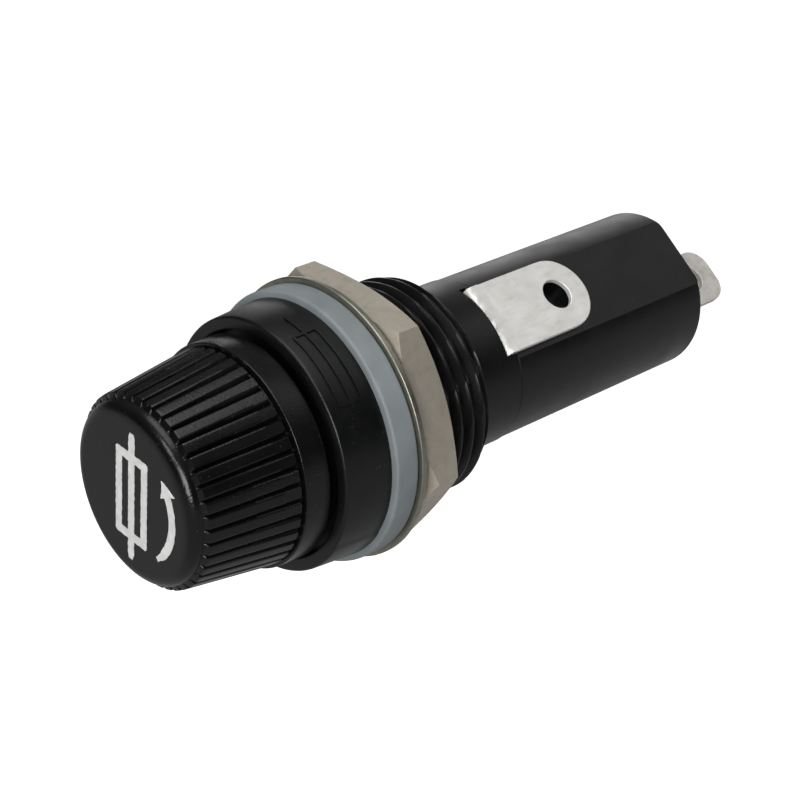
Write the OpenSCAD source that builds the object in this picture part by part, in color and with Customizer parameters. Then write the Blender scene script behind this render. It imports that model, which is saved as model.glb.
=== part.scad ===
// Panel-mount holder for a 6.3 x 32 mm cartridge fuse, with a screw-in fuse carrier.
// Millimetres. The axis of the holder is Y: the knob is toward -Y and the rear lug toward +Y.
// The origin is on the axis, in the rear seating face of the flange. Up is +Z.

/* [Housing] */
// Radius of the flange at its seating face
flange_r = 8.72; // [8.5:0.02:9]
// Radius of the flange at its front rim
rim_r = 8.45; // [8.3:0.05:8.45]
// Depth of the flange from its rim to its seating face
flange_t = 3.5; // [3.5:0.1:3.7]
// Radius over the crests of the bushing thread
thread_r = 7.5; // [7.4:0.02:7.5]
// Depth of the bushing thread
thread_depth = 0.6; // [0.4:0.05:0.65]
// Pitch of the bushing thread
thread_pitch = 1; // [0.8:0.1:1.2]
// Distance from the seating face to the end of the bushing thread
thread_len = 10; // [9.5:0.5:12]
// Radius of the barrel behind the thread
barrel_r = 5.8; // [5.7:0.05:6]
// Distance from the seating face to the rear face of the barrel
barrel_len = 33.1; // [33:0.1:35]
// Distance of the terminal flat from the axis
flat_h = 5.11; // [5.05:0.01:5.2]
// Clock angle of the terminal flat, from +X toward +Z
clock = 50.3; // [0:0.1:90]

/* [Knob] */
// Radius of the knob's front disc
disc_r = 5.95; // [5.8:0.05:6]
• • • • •
### What to produce
Review the preceding data and report every line that includes the string "with".

### Result for this exercise
Write the OpenSCAD source that builds the object in this picture part by part, in color and with Customizer parameters. Then write the Blender scene script behind this render. It imports that model, which is saved as model.glb.
// Panel-mount holder for a 6.3 x 32 mm cartridge fuse, with a screw-in fuse carrier.